Do this — Set down exactly the lines of the listing below, please, beginning with the first and ending with the line that holds "const z0 = (z) => ZC + z;".

═══ Available data ═══

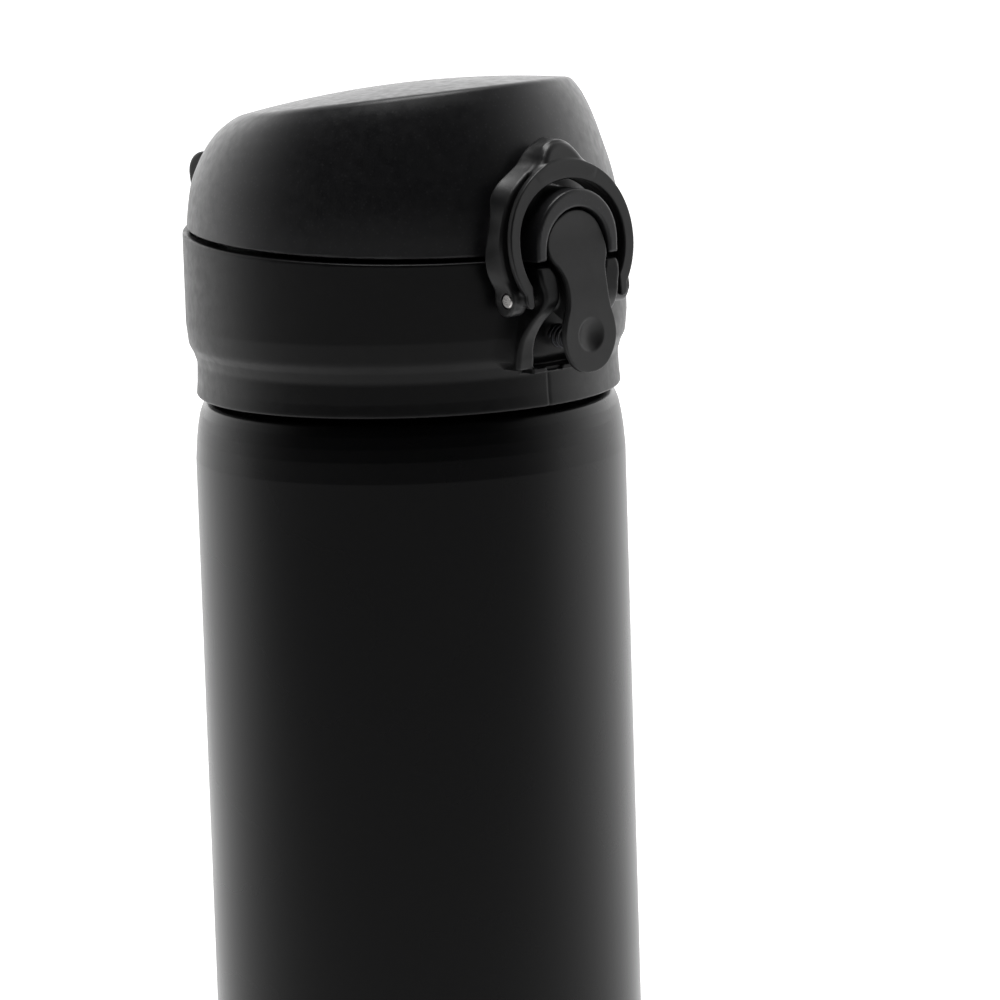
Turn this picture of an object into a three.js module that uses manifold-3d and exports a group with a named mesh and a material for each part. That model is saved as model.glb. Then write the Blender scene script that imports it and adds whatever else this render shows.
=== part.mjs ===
// One-touch vacuum flask: double-walled steel bottle with a screw-on cap unit. The cap carries a
// flip lid on a rear hinge, a front latch lever and a swing-up lock ring.
// Millimetres, +Z up. Z = 0 is the plane it stands on, X = Y = 0 is the bottle axis.
// The latch faces -Y and the hinge is at +Y.

import * as THREE from 'three';
import { mergeVertices } from 'three/addons/utils/BufferGeometryUtils.js';
import Module from 'manifold-3d';

const wasm = await Module();
wasm.setup();

// ---------- driving dimensions ----------
const ZC = 173.7;             // height of the cap's lower edge
const R_BODY = 32.0;          // painted outer bottle
const WALL_OUT = 0.5;         // outer bottle wall
const R_IN_OUT = 30.0;        // inner bottle, outside
const WALL_IN = 0.4;          // inner bottle wall
const R_NECK = 23.5;          // steel neck, outside
const PITCH = 4.0;            // neck thread
const R_CREST = 24.5;         // neck thread crest
const Z_RIM = 15.5;           // drinking-mouth rim of the steel bottle, above ZC
const R_COLLAR = 32.73;       // cap collar
const COLLAR_TOP = 23.62;     // collar top edge on the axis, above ZC
const SLOPE_SPLIT = 0.0452;   // the parting line rises to the rear
const LID_EDGE = 24.3;        // lid lower edge on the axis, above ZC
const LID_RIM = 43.35;        // lid upper rim on the axis, above ZC
const SLOPE_TOP = -0.139;     // the lid top falls to the rear
const DOME = 2.05;            // crown of the lid top
const LID_WALL = 2.0;
const HINGE_Y = 35.0, HINGE_Z = 30.8;   // lid hinge axis, along X
const PIN_Y = -35.3, PIN_Z = 17.0;      // latch pin axis, along X
const RING_Z = 24.5;          // centre of the lock ring
const R_RING_IN = 10.08;      // lock ring, inside
const RING_LEAN = 0.094;      // the ring leans back against the lid
const N_BIG = 40, N_MID = 32, N_SMALL = 28;

// ---------- helpers ----------
const z0 = (z) => ZC + z;

function cleaned(geometry) {
  let g = geometry.clone();
  for (const name of Object.keys(g.attributes)) if (name !== 'position') g.deleteAttribute(name);
  g = mergeVertices(g, 1e-4);
  const index = g.index.array, kept = [];
  for (let i = 0; i < index.length; i += 3) {
    const a = index[i], b = index[i + 1], c = index[i + 2];
    if (a !== b && b !== c && c !== a) kept.push(a, b, c);
  }
  const p = g.attributes.position.array;
  let volume = 0;
  for (let i = 0; i < kept.length; i += 3) {
    const [a, b, c] = [kept[i] * 3, kept[i + 1] * 3, kept[i + 2] * 3];
    volume += p[a] * (p[b + 1] * p[c + 2] - p[b + 2] * p[c + 1])
      - p[a + 1] * (p[b] * p[c + 2] - p[b + 2] * p[c])
      + p[a + 2] * (p[b] * p[c + 1] - p[b + 1] * p[c]);
  }
  if (volume < 0) for (let i = 0; i < kept.length; i += 3) [kept[i], kept[i + 1]] = [kept[i + 1], kept[i]];
  g.setIndex(kept);
  return g;
}

const solid = (geometry) => {
  const g = cleaned(geometry);
  return new wasm.Manifold(new wasm.Mesh({
    numProp: 3,
    vertProperties: new Float32Array(g.attributes.position.array),
    triVerts: new Uint32Array(g.index.array),
  }));
};

function geometryOf(manifold) {
  const mesh = manifold.getMesh();
  const g = new THREE.BufferGeometry();
  g.setAttribute('position', new THREE.BufferAttribute(new Float32Array(mesh.vertProperties), 3));
  g.setIndex(new THREE.BufferAttribute(new Uint32Array(mesh.triVerts), 1));
  g.computeVertexNormals();
  return g;
}

// profile of [radius, height above ZC]; a profile off the axis is closed on itself
function turned(profile, segments, base = ZC) {
  const points = profile.map(([r, z]) => new THREE.Vector2(r, z + base));
  const first = points[0], last = points[points.length - 1];
  if (first.x > 1e-6 || last.x > 1e-6) points.push(first.clone());
  const g = new THREE.LatheGeometry(points, segments);
  g.rotateX(Math.PI / 2);
  return g;
}

const AXES_FRONT = new THREE.Matrix4().makeBasis(
  new THREE.Vector3(1, 0, 0), new THREE.Vector3(0, 0, 1), new THREE.Vector3(0, -1, 0));
const AXES_SIDE = new THREE.Matrix4().makeBasis(
  new THREE.Vector3(0, 1, 0), new THREE.Vector3(0, 0, 1), new THREE.Vector3(1, 0, 0));

// outline of [x, height above ZC], from yBack forward to yFront
function slabFront(outline, yFront, yBack) {
  const shape = new THREE.Shape(outline.map(([x, z]) => new THREE.Vector2(x, z0(z))));
  const g = new THREE.ExtrudeGeometry(shape, { depth: yBack - yFront, bevelEnabled: false });
  g.applyMatrix4(AXES_FRONT);
  g.translate(0, yBack, 0);
  return g;
}

// outline of [y, height above ZC], from xLow to xHigh
function slabSide(outline, xLow, xHigh) {
  const shape = new THREE.Shape(outline.map(([y, z]) => new THREE.Vector2(y, z0(z))));
  const g = new THREE.ExtrudeGeometry(shape, { depth: xHigh - xLow, bevelEnabled: false });
  g.applyMatrix4(AXES_SIDE);
  g.translate(xLow, 0, 0);
  return g;
}

function block(x, y, z) {
  const g = new THREE.BoxGeometry(x[1] - x[0], y[1] - y[0], z[1] - z[0]);
  g.translate((x[0] + x[1]) / 2, (y[0] + y[1]) / 2, z0((z[0] + z[1]) / 2));
  return g;
}

// rod along X through (y, z)
function rodX(radius, x, y, z, sides = 16) {
  const g = new THREE.CylinderGeometry(radius, radius, x[1] - x[0], sides);
  g.rotateZ(Math.PI / 2);
  g.rotateX(Math.PI / sides);
  g.translate((x[0] + x[1]) / 2, y, z0(z));
  return g;
}

// a stack of rectangles: [z, xLow, xHigh, yFront, yBack] from top to bottom
function stack(levels) {
  const position = [], index = [];
  for (const [z, xa, xb, yf, yb] of levels) {
    position.push(xa, yf, z0(z), xb, yf, z0(z), xb, yb, z0(z), xa, yb, z0(z));
  }
  const quad = (a, b, c, d) => index.push(a, b, c, a, c, d);
  for (let i = 0; i + 1 < levels.length; i++) {
    for (let k = 0; k < 4; k++) {
      const m = (k + 1) % 4;
      quad(4 * i + k, 4 * (i + 1) + k, 4 * (i + 1) + m, 4 * i + m);
    }
  }
  quad(0, 1, 2, 3);
  const e = 4 * (levels.length - 1);
  quad(e + 3, e + 2, e + 1, e);
  const g = new THREE.BufferGeometry();
  g.setAttribute('position', new THREE.Float32BufferAttribute(position, 3));
  g.setIndex(index);
  return g;
}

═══

Answer to this problem —
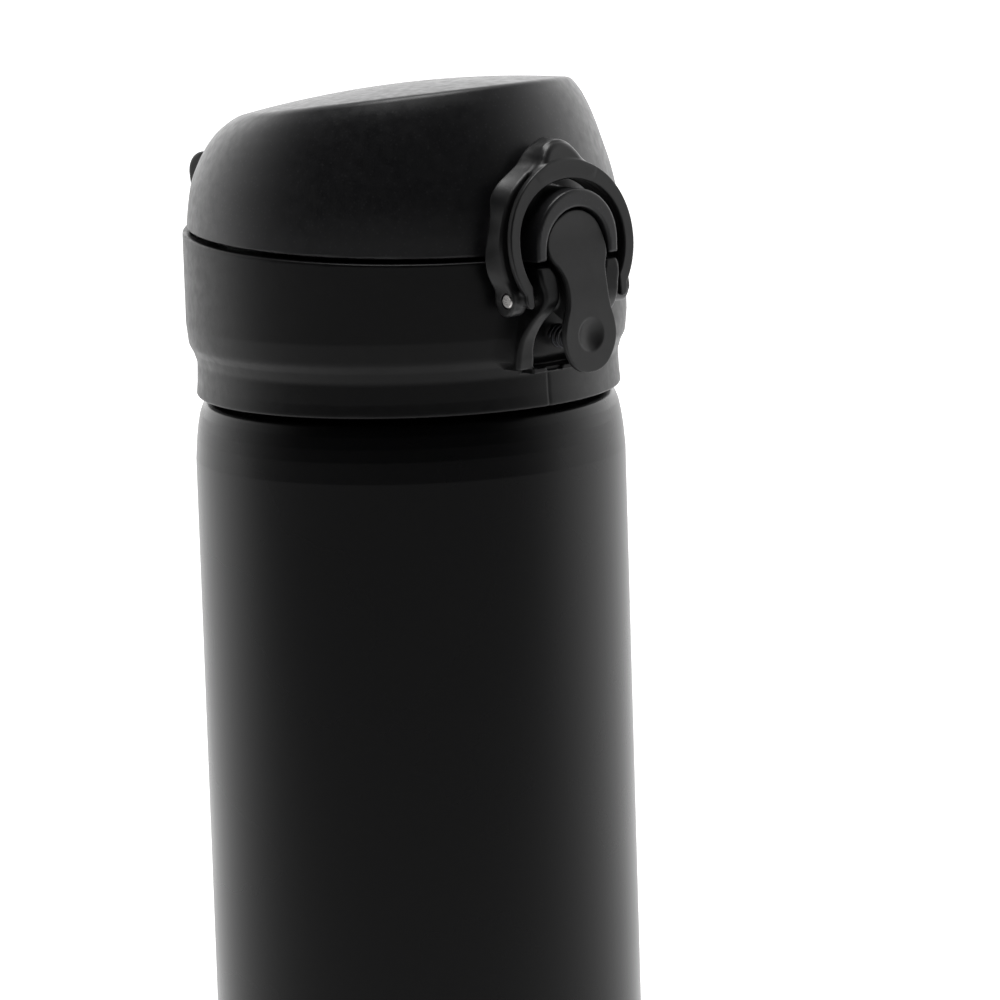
Turn this picture of an object into a three.js module that uses manifold-3d and exports a group with a named mesh and a material for each part. That model is saved as model.glb. Then write the Blender scene script that imports it and adds whatever else this render shows.
=== part.mjs ===
// One-touch vacuum flask: double-walled steel bottle with a screw-on cap unit. The cap carries a
// flip lid on a rear hinge, a front latch lever and a swing-up lock ring.
// Millimetres, +Z up. Z = 0 is the plane it stands on, X = Y = 0 is the bottle axis.
// The latch faces -Y and the hinge is at +Y.

import * as THREE from 'three';
import { mergeVertices } from 'three/addons/utils/BufferGeometryUtils.js';
import Module from 'manifold-3d';

const wasm = await Module();
wasm.setup();

// ---------- driving dimensions ----------
const ZC = 173.7;             // height of the cap's lower edge
const R_BODY = 32.0;          // painted outer bottle
const WALL_OUT = 0.5;         // outer bottle wall
const R_IN_OUT = 30.0;        // inner bottle, outside
const WALL_IN = 0.4;          // inner bottle wall
const R_NECK = 23.5;          // steel neck, outside
const PITCH = 4.0;            // neck thread
const R_CREST = 24.5;         // neck thread crest
const Z_RIM = 15.5;           // drinking-mouth rim of the steel bottle, above ZC
const R_COLLAR = 32.73;       // cap collar
const COLLAR_TOP = 23.62;     // collar top edge on the axis, above ZC
const SLOPE_SPLIT = 0.0452;   // the parting line rises to the rear
const LID_EDGE = 24.3;        // lid lower edge on the axis, above ZC
const LID_RIM = 43.35;        // lid upper rim on the axis, above ZC
const SLOPE_TOP = -0.139;     // the lid top falls to the rear
const DOME = 2.05;            // crown of the lid top
const LID_WALL = 2.0;
const HINGE_Y = 35.0, HINGE_Z = 30.8;   // lid hinge axis, along X
const PIN_Y = -35.3, PIN_Z = 17.0;      // latch pin axis, along X
const RING_Z = 24.5;          // centre of the lock ring
const R_RING_IN = 10.08;      // lock ring, inside
const RING_LEAN = 0.094;      // the ring leans back against the lid
const N_BIG = 40, N_MID = 32, N_SMALL = 28;

// ---------- helpers ----------
const z0 = (z) => ZC + z;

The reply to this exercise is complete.